GIVEN DATA:

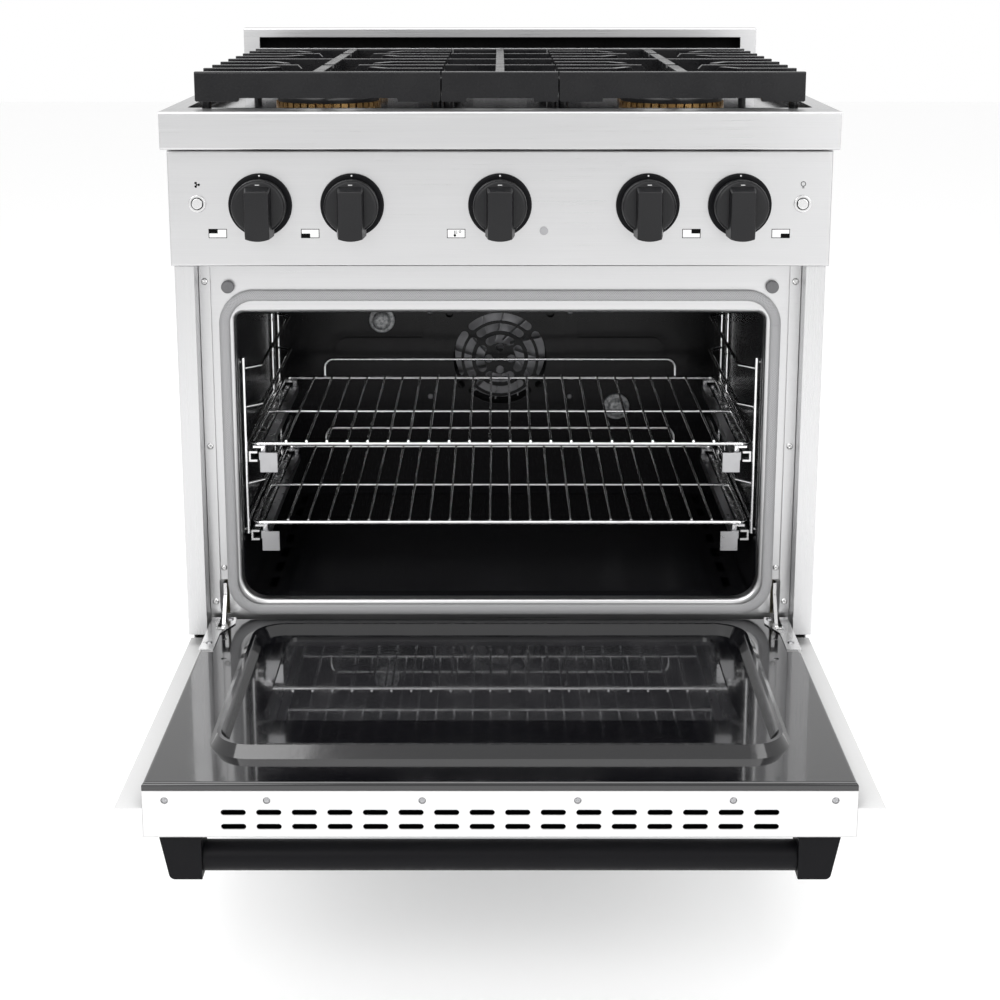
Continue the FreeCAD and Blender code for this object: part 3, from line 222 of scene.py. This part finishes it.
def oven_pane(name, colour):
    """Dark heat-proof glass with faint streaks left by wiping."""
    mat, nt, bsdf = material(name, colour, 0.0, 0.04, Coat_Weight=1.0, Coat_Roughness=0.02, IOR=1.7)
    streak = noise(nt, (30, 9, 30), 4.0, 0.6)
    nt.links.new(remap(nt, streak, 0.45, 0.75, 0.03, 0.12), bsdf.inputs["Roughness"])
    nt.links.new(blend_colours(nt, remap(nt, streak, 0.4, 0.8, 0, 1), colour, [c + 0.012 for c in colour]),
                 bsdf.inputs["Base Color"])
    return mat


def lamp_glass(name):
    """Pressed lamp glass with a fine ribbed texture, from one stretched noise in colour and bump."""
    mat, nt, bsdf = material(name, (0.36, 0.37, 0.38), 0.0, 0.16, Coat_Weight=0.6, Coat_Roughness=0.05)
    rib = noise(nt, (260, 60, 260), 2.0)
    nt.links.new(blend_colours(nt, remap(nt, rib, 0.35, 0.65, 0, 1), (0.22, 0.23, 0.24), (0.55, 0.56, 0.57)),
                 bsdf.inputs["Base Color"])
    bump(nt, bsdf, rib, 0.0004)
    return mat


def knitted(name):
    """A knitted glass-fibre sleeve: diagonal plaits that follow the piece's own UV, in metres."""
    mat, nt, bsdf = material(name, (0.5, 0.5, 0.5), 0.0, 0.8, Sheen_Weight=0.3)
    where = nt.nodes.new("ShaderNodeTexCoord")
    waves = []
    for slant in (1, -1):
        turn = nt.nodes.new("ShaderNodeMapping")
        turn.inputs["Rotation"].default_value = (0, 0, slant * math.radians(38))
        wave = nt.nodes.new("ShaderNodeTexWave")
        wave.inputs["Scale"].default_value = 190
        wave.inputs["Distortion"].default_value = 1.2
        wave.inputs["Detail"].default_value = 2
        nt.links.new(where.outputs["UV"], turn.inputs["Vector"])
        nt.links.new(turn.outputs["Vector"], wave.inputs["Vector"])
        waves.append(wave.outputs["Fac"])
    both = nt.nodes.new("ShaderNodeMath")
    both.operation = "MAXIMUM"
    nt.links.new(waves[0], both.inputs[0])
    nt.links.new(waves[1], both.inputs[1])
    nt.links.new(blend_colours(nt, both.outputs[0], (0.13, 0.13, 0.135), (0.47, 0.47, 0.48)),
                 bsdf.inputs["Base Color"])
    fluff = noise(nt, (1500, 1500, 1500), 3.0, source="Object")
    first = bump(nt, bsdf, fluff, 0.0002)
    bump(nt, bsdf, both.outputs[0], 0.0006, under=first)
    return mat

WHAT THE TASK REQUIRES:
Write out the data exactly as it stands.

RESULT OF THIS TASK:
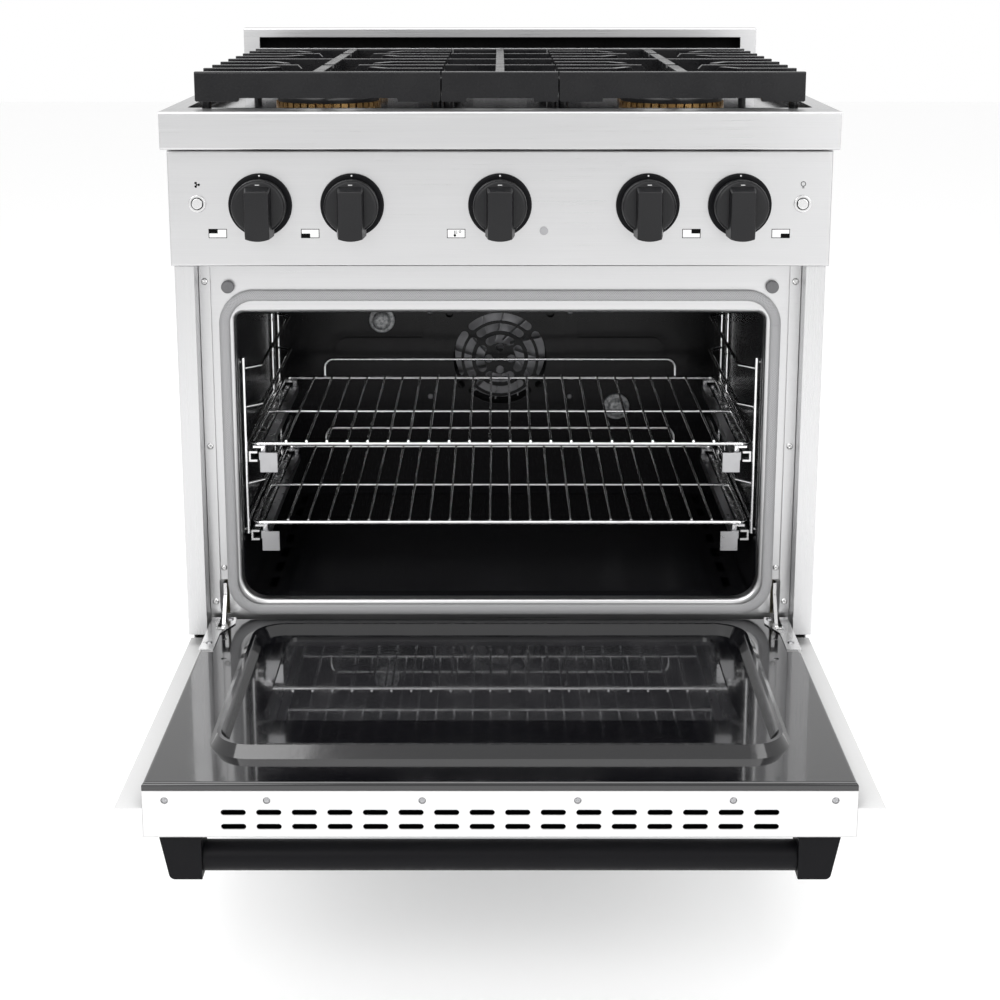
Continue the FreeCAD and Blender code for this object: part 3, from line 222 of scene.py. This part finishes it.
def oven_pane(name, colour):
    """Dark heat-proof glass with faint streaks left by wiping."""
    mat, nt, bsdf = material(name, colour, 0.0, 0.04, Coat_Weight=1.0, Coat_Roughness=0.02, IOR=1.7)
    streak = noise(nt, (30, 9, 30), 4.0, 0.6)
    nt.links.new(remap(nt, streak, 0.45, 0.75, 0.03, 0.12), bsdf.inputs["Roughness"])
    nt.links.new(blend_colours(nt, remap(nt, streak, 0.4, 0.8, 0, 1), colour, [c + 0.012 for c in colour]),
                 bsdf.inputs["Base Color"])
    return mat


def lamp_glass(name):
    """Pressed lamp glass with a fine ribbed texture, from one stretched noise in colour and bump."""
    mat, nt, bsdf = material(name, (0.36, 0.37, 0.38), 0.0, 0.16, Coat_Weight=0.6, Coat_Roughness=0.05)
    rib = noise(nt, (260, 60, 260), 2.0)
    nt.links.new(blend_colours(nt, remap(nt, rib, 0.35, 0.65, 0, 1), (0.22, 0.23, 0.24), (0.55, 0.56, 0.57)),
                 bsdf.inputs["Base Color"])
    bump(nt, bsdf, rib, 0.0004)
    return mat


def knitted(name):
    """A knitted glass-fibre sleeve: diagonal plaits that follow the piece's own UV, in metres."""
    mat, nt, bsdf = material(name, (0.5, 0.5, 0.5), 0.0, 0.8, Sheen_Weight=0.3)
    where = nt.nodes.new("ShaderNodeTexCoord")
    waves = []
    for slant in (1, -1):
        turn = nt.nodes.new("ShaderNodeMapping")
        turn.inputs["Rotation"].default_value = (0, 0, slant * math.radians(38))
        wave = nt.nodes.new("ShaderNodeTexWave")
        wave.inputs["Scale"].default_value = 190
        wave.inputs["Distortion"].default_value = 1.2
        wave.inputs["Detail"].default_value = 2
        nt.links.new(where.outputs["UV"], turn.inputs["Vector"])
        nt.links.new(turn.outputs["Vector"], wave.inputs["Vector"])
        waves.append(wave.outputs["Fac"])
    both = nt.nodes.new("ShaderNodeMath")
    both.operation = "MAXIMUM"
    nt.links.new(waves[0], both.inputs[0])
    nt.links.new(waves[1], both.inputs[1])
    nt.links.new(blend_colours(nt, both.outputs[0], (0.13, 0.13, 0.135), (0.47, 0.47, 0.48)),
                 bsdf.inputs["Base Color"])
    fluff = noise(nt, (1500, 1500, 1500), 3.0, source="Object")
    first = bump(nt, bsdf, fluff, 0.0002)
    bump(nt, bsdf, both.outputs[0], 0.0006, under=first)
    return mat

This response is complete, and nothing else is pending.